相変わらずクズのようなCDが無限に発売されているが、このセットこそ陳腐と凡庸の荒れ野に燦然と咲き誇った花でなくて何だろう。
(1972年セット)
今度のアルバムで一番気に入ったのは、ワーグナー「タンホイザー」から抜いてきたヴェーヌスベルクの音楽。これはすごいぞ。青年・中年大喜びの官能的ネットリ演奏ではないが、思いの外弦楽器が柔らかい響きを出している。レニングラード・フィルはこんなふわふわした音も出せたのだ。まるでドビュッシーみたいな絶妙の弱音は陶酔的。かと思いきや、切れ味抜群の、渦巻く音響の乱舞も登場する。硬軟両極端をきわめた音楽に恍惚とする13分だ。これは危ない。こんなものを知ったら、聴くものがなくなっちゃう。

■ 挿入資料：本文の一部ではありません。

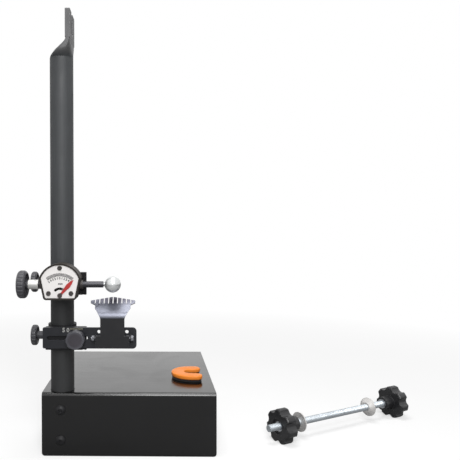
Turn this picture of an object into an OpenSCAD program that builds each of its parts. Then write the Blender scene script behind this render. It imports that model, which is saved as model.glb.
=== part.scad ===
// Wheel truing stand: a folded sheet base, one round post flattened into an axle tab,
// a dial gauge carriage, a comb feeler carriage, a loose through-axle adaptor and a slot spacer.
// Origin: on the floor, at the middle of the front flange's foot. +X points to the wheel's side,
// along the axle, +Y to the back of the base and +Z up.

/* [Base] */
// Width of the folded base, left to right
base_w = 235; // [200:1:280]
// Depth of the base over both flanges
base_d = 250; // [200:1:300]
// Height of the base
base_h = 85; // [78:1:88]
// Thickness of the base's sheet steel
sheet_t = 3; // [2.5:0.1:3.4]
// Outside radius of the base's two bends
bend_r = 4.5; // [3.5:0.1:6]
// Radius of the flanges' lower corners
flange_corner_r = 4.5; // [2:0.1:8]

/* [Post] */
// Outside diameter of the post's tube
post_d = 32; // [31:0.1:33]
// Wall of the post's tube
post_wall = 3.2; // [2.5:0.1:4]
// Distance from the base's left edge to the post's axis
post_inset = 25.5; // [24:0.1:27]
// Height of the post's top above the floor
post_top = 600; // [598:1:640]
// Height of the post's open foot above the floor
post_foot = 2; // [1:0.1:4]
// Gap between the base's front flange and the post
post_seat_gap = 0.3; // [0.1:0.05:0.6]
// Radial gap of the post's hole in the base's top
post_hole_gap = 0.3; // [0.2:0.05:0.6]

/* [Axle tab] */
// Width of the flattened tab, front to back
tab_w = 46; // [42:0.5:50]
// Height of the flat tab
tab_h = 39; // [37:0.5:45]
// Height over which the round tube turns into the tab
taper_h = 23; // [20:0.5:28]
// Distance of the tab's right face inside the tube's right side
tab_setback = 1.5; // [0.5:0.1:3]
// Width of the open axle slot
slot_w = 10.2; // [9.5:0.1:12]
// Depth of the axle slot, from the post's top
slot_depth = 31; // [26:0.5:34]
// Radius of the tab's upper corners
tab_corner_r = 2; // [0.5:0.1:4]

/* [Post bolts] */
// Thread diameter of the two post bolts
bolt_d = 8; // [7:0.1:9]
// Head diameter of the post bolts
bolt_head_d = 13.5; // [12.5:0.1:15]
// Head height of the post bolts
bolt_head_h = 4.4; // [3.8:0.1:5]
// Width of the hexagon socket in the bolts' heads
bolt_socket_af = 5; // [4:0.1:6]
// Depth of the hexagon socket
bolt_socket_depth = 2.6; // [2:0.1:3]
// Height of the lower post bolt, as a share of the base's height
bolt_low_share = 0.247; // [0.22:0.001:0.28]
// Height of the upper post bolt, as a share of the base's height
bolt_top_share = 0.729; // [0.65:0.001:0.74]
// Radial gap of the bolt holes
bolt_hole_gap = 0.2; // [0.1:0.05:0.4]
// Width of the post nuts across their flats
nut_af = 13; // [12.5:0.1:14]
// Height of the post nuts
nut_h = 6.5; // [5.5:0.1:7.5]
// Diameter of the post washers
washer_d = 16; // [15:0.1:18]
// Thickness of the post washers
washer_t = 1.6; // [1.2:0.1:2]
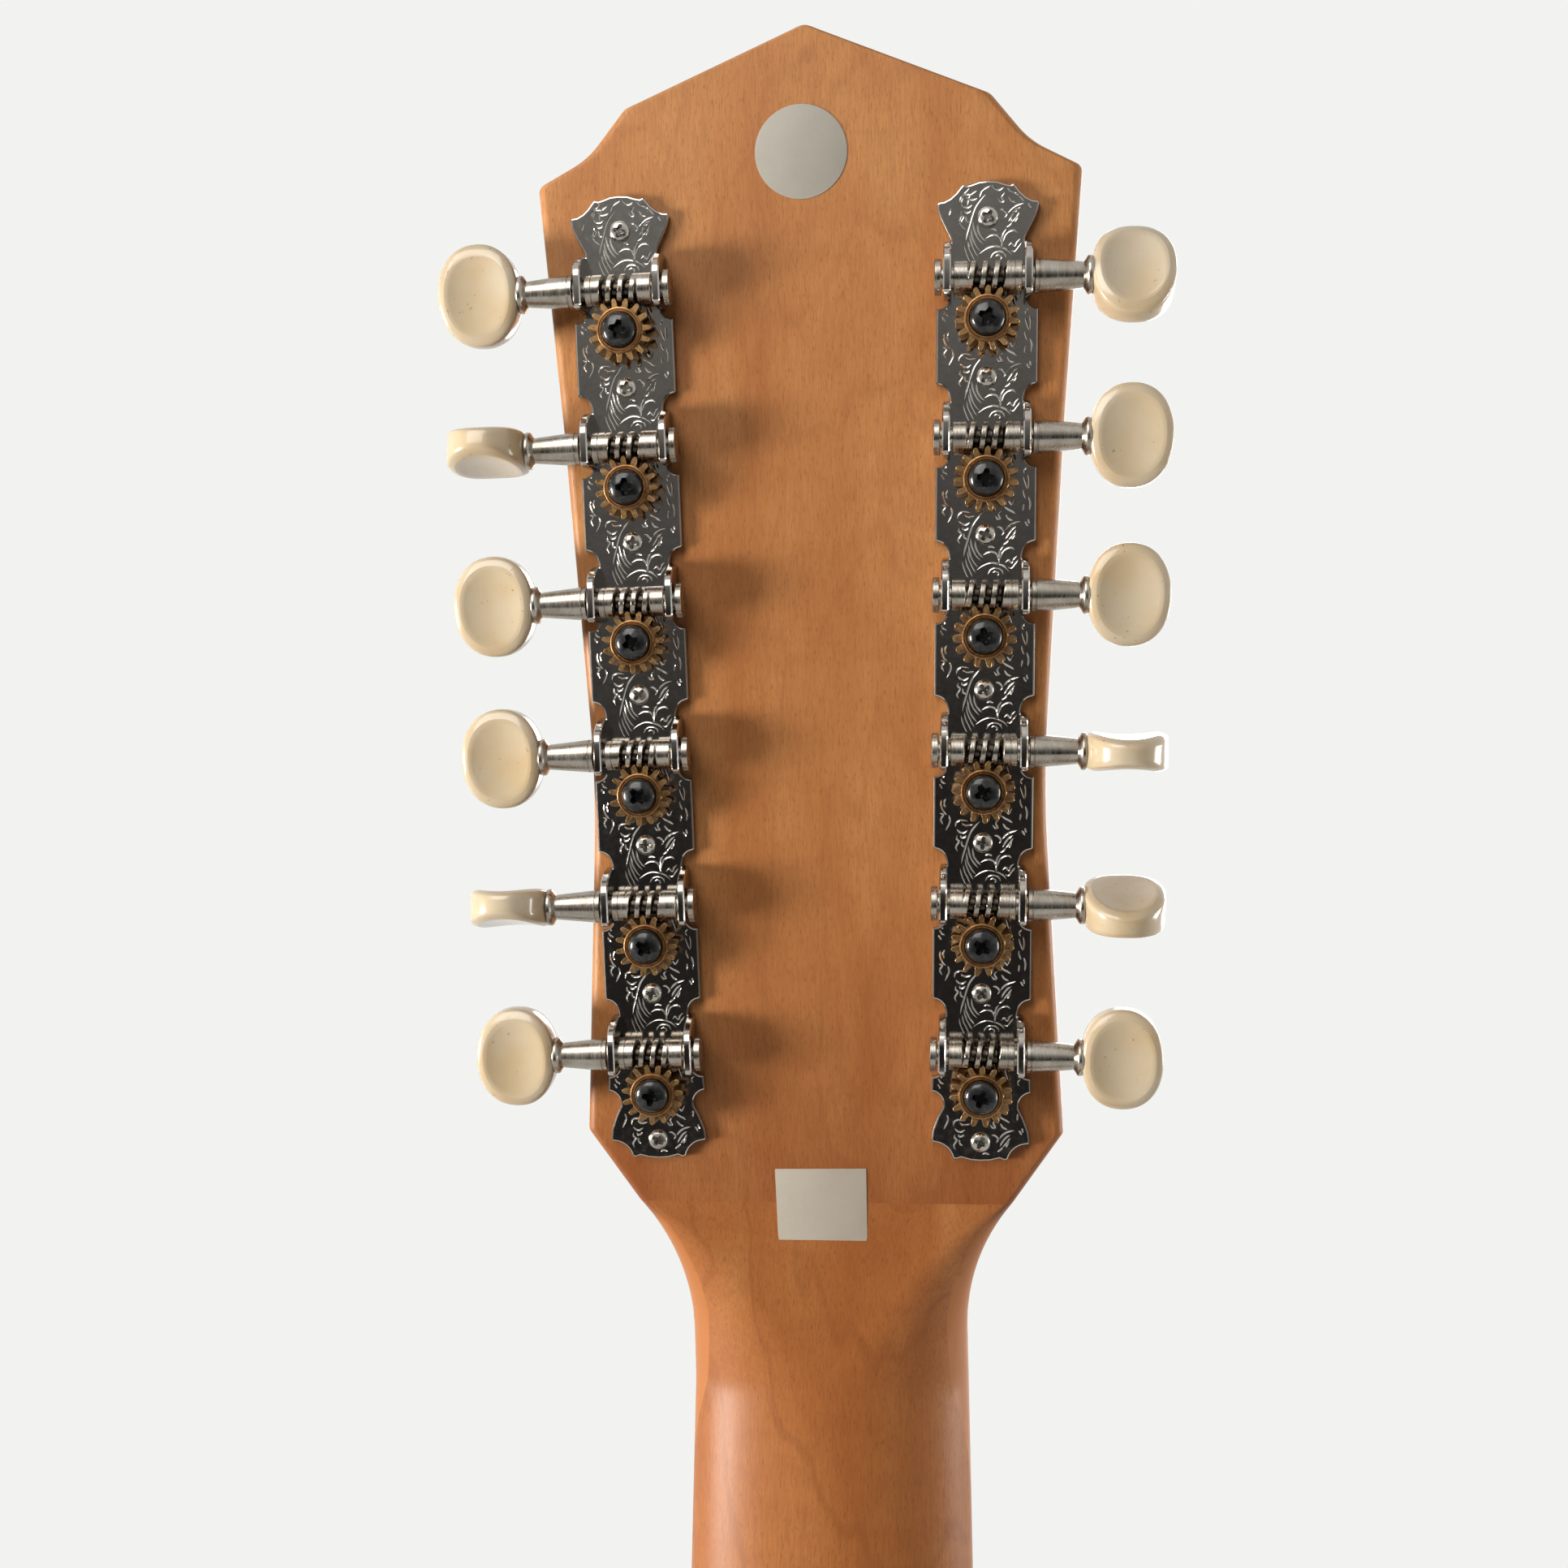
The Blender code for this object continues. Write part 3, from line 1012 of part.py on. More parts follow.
def gear_and_post():
    """The gear with a tooth towards +Y, its teeth leaning to match the worm's thread, on its post."""
    work = bmesh.new()

    def plain_ring(radius, height, turn=0):
        angles = [math.pi / 2 + turn + math.pi / TEETH * (2 * tooth - 1) for tooth in range(TEETH)]
        return [work.verts.new((radius * math.cos(a), radius * math.sin(a), height)) for a in angles]

    def toothed_ring(height, turn):
        tip = TOOTH_TIP_WIDTH / 2 / GEAR_TIP_RADIUS
        ring = []
        for tooth in range(TEETH):
            middle = math.pi / 2 + turn + 2 * math.pi * tooth / TEETH
            for angle, radius in ((middle - math.pi / TEETH, GEAR_ROOT_RADIUS),
                                  (middle - tip, GEAR_TIP_RADIUS), (middle + tip, GEAR_TIP_RADIUS)):
                ring.append(work.verts.new((radius * math.cos(angle), radius * math.sin(angle), height)))
        return ring

    def join(near, far):
        for index in range(len(near)):
            after = (index + 1) % len(near)
            work.faces.new((near[index], near[after], far[after], far[index]))

    def join_to_teeth(plain, toothed):
        for tooth in range(TEETH):
            after = (tooth + 1) % TEETH
            work.faces.new((plain[tooth], plain[after], toothed[3 * after], toothed[3 * tooth + 2],
                            toothed[3 * tooth + 1], toothed[3 * tooth]))

    lean = GEAR_THICKNESS / 2 * PITCH / (2 * math.pi * (CENTRE_DISTANCE - GEAR_PITCH_RADIUS))
    twist = lean / GEAR_PITCH_RADIUS
    crown = [plain_ring(SCREW_HEAD_RADIUS * 0.7, GEAR_HIGH + SCREW_HEAD_HEIGHT),
             plain_ring(SCREW_HEAD_RADIUS, GEAR_HIGH + SCREW_HEAD_HEIGHT * 0.45),
             plain_ring(GEAR_COLLAR_RADIUS, GEAR_HIGH + GEAR_COLLAR_HEIGHT),
             plain_ring(GEAR_COLLAR_RADIUS, GEAR_HIGH, -twist)]
    stem = [plain_ring(POST_RADIUS, GEAR_LOW, twist), plain_ring(POST_RADIUS, POST_END)]
    upper, lower = toothed_ring(GEAR_HIGH, -twist), toothed_ring(GEAR_LOW, twist)
    work.faces.new(crown[0])
    work.faces.new(stem[-1])
    for rows in (crown, stem):
        for near, far in zip(rows, rows[1:]):
            join(near, far)
    join_to_teeth(crown[-1], upper)
    join(upper, lower)
    join_to_teeth(stem[0], lower)
    bmesh.ops.recalc_face_normals(work, faces=work.faces)
    mesh = bpy.data.meshes.new("gear_post")
    work.to_mesh(mesh)
    work.free()
    return mesh


gear_mesh = gear_and_post()

for sign, number, frame in post_places:
    name = "bass" if sign > 0 else "treble"
    turn = math.radians((BASS_KEY_TURNS if sign > 0 else TREBLE_KEY_TURNS)[number])
    half_tooth = 0 if sign > 0 else math.pi / TEETH
    gear_turn = -sign * turn / TEETH + half_tooth
    solid(f"tuner_gear_{name}_{number + 1}", gear_mesh, BRASS, frame @ Matrix.Rotation(gear_turn, 4, "Z"))
    # The key's own axes in the tuner's frame: Z out along the shaft, X out of the headstock's back
    key_axes = Matrix(((0, 0, sign, 0), (0, -sign, 0, 0), (1, 0, 0, 0), (0, 0, 0, 1)))
    key_frame = frame @ Matrix.Translation((0, CENTRE_DISTANCE, WORM_HEIGHT)) @ key_axes
    solid(f"tuner_key_{name}_{number + 1}", key_mesh, KEY_PLASTIC, key_frame @ Matrix.Rotation(turn, 4, "Z"))
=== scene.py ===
import math

import bmesh
import bpy
from mathutils import Matrix, Vector
from mathutils.geometry import delaunay_2d_cdt


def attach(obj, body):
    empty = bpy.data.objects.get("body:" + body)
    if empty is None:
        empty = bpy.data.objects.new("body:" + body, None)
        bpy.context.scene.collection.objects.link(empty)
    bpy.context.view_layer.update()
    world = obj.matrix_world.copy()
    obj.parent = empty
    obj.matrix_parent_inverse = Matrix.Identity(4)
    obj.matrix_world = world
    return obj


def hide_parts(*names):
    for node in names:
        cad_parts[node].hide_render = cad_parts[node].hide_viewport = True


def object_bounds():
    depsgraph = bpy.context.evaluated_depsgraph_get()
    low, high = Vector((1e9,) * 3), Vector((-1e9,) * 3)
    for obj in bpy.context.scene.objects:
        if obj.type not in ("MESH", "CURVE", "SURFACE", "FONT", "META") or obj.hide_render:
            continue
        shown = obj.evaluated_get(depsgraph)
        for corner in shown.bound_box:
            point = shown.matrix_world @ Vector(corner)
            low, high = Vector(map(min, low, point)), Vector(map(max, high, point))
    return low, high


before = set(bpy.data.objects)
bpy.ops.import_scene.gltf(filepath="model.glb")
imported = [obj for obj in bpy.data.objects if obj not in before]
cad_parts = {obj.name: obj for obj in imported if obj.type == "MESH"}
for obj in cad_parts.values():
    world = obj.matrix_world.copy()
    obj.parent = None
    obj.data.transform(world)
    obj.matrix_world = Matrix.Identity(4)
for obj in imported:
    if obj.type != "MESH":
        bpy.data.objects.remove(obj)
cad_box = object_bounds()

# Neck and headstock
# One maple neck: a shaft with a rounded back, and a headstock joined to it at a slant and leaning back.
# Sanded smooth and sprayed with clear, slightly amber lacquer.
HEAD_ANGLE = math.radians(14)
HEAD_THICKNESS = 0.0150
FLARE_ABOVE_NUT = 0.013
NUT_WIDTH = 0.0476
NUT_THICKNESS = 0.0055
UP_HEAD = Vector((0, math.sin(HEAD_ANGLE), math.cos(HEAD_ANGLE)))
OUT_OF_BACK = Vector((0, math.cos(HEAD_ANGLE), -math.sin(HEAD_ANGLE)))
NUT_LINE = -(FLARE_ABOVE_NUT * UP_HEAD + HEAD_THICKNESS / 2 * OUT_OF_BACK)
GLUE_Y, NUT_Z = NUT_LINE.y, NUT_LINE.z
BOARD_TOP_Z = NUT_Z - NUT_THICKNESS
SCALE_LENGTH = 0.645
BODY_FRET, LAST_FRET = 14, 20
BODY_Z = BOARD_TOP_Z - SCALE_LENGTH * (1 - 2 ** (-BODY_FRET / 12))
BOARD_END_WIDTH, BOARD_PAST_FRETS = 0.0592, 0.008
BOARD_LENGTH = SCALE_LENGTH * (1 - 2 ** (-LAST_FRET / 12)) + BOARD_PAST_FRETS
GAP = 0.0003
HEAD_EDGE = 0.0016
BEND_RADIUS = 0.164
SCARF_ANGLE = math.radians(20)
NECK_DEPTH_AT_NUT, NECK_DEEPENING = 0.0150, 0.0035
HEEL_LENGTH = 0.075
HEEL_DEPTH = 0.092
HEEL_CAP_WIDTH = 0.024
NECK_SIDE_WALL = 0.0022
# X to the right as seen from behind, Y up the headstock's back, Z out of it
BACK_FRAME = Matrix.Translation(NUT_LINE + HEAD_THICKNESS * OUT_OF_BACK) @ Matrix((
    (-1, 0, 0, 0),
    (0, UP_HEAD.y, OUT_OF_BACK.y, 0),
    (0, UP_HEAD.z, OUT_OF_BACK.z, 0),
    (0, 0, 0, 1)))


def node(tree, kind, sockets=None, **settings):
    """A node with its settings, and its sockets set or linked."""
    made = tree.nodes.new(kind)
    for name, value in settings.items():
        setattr(made, name, value)
    for name, value in (sockets or {}).items():
        if isinstance(value, bpy.types.NodeSocket):
            tree.links.new(value, made.inputs[name])
        else:
            made.inputs[name].default_value = value
    return made


def new_finish(name, **plain):
    """A material with these plain numbers on its shader: (material, its node tree)."""
    made = bpy.data.materials.new(name)
    made.use_nodes = True
    for socket, value in plain.items():
        made.node_tree.nodes["Principled BSDF"].inputs[socket.replace("_", " ")].default_value = value
    return made, made.node_tree


def dressed(made, base, roughness=None, relief=None, strength=0.05, distance=0.0002):
    """The material with its colour, and its roughness and fine relief if given, linked to its shader."""
    tree = made.node_tree
    shader = tree.nodes["Principled BSDF"]
    tree.links.new(base, shader.inputs["Base Color"])
    if roughness is not None:
        tree.links.new(roughness, shader.inputs["Roughness"])
    if relief is not None:
        bump = node(tree, "ShaderNodeBump", {"Height": relief, "Strength": strength, "Distance": distance})
        tree.links.new(bump.outputs["Normal"], shader.inputs["Normal"])
    return made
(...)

「ジークフリートの葬送行進曲」ではまさに心臓をえぐるような低弦が聴けるし、ソヴィエトならではのワイルドなトランペットも脳天をつんざく。「ラインへの旅」で次々に音が沸騰していくような、あるいはグイグイ力ずくで迫ってくるような様子も壮観だ。とはいえ感情的には全然ウェットじゃないのはいつも通りだ。
ベートーヴェンの交響曲第4番は、アルトゥスから出ている日本ライヴだってもちろん悪くないけれど、私はこちらのほうが好きだ。もっとシャープで、張りつめている。
それより驚きは第5番のフィナーレ。音がぐんとよくなって、印象が変わった。音楽が火の玉になって飛んでくる。ものすごい力強さで疾駆する。他の誰とも違う演奏だ。ソナタ形式の論理性ではなくて、音の塊自体で圧倒するような演奏。この温度の高さは異常。
チャイコフスキーの「フランチェスカ・ダ・リミニ」はムラヴィンスキーがすごすぎて、他の演奏家で聴く気がしない曲だ。さすがのスヴェトラーノフ先生も、この曲では足下にも及ばない。金管楽器も打楽器も、もはやサディスティックとまで言いたくなる衝撃力。それとともに得体の知れぬ不気味さが怖い。
でもこのCDのあとで、腑抜けた現代の演奏を聴いていられるとしたら、それはあまりにも鈍感というものではなかろうか。鈍感の方が幸福だとは思うけどさ。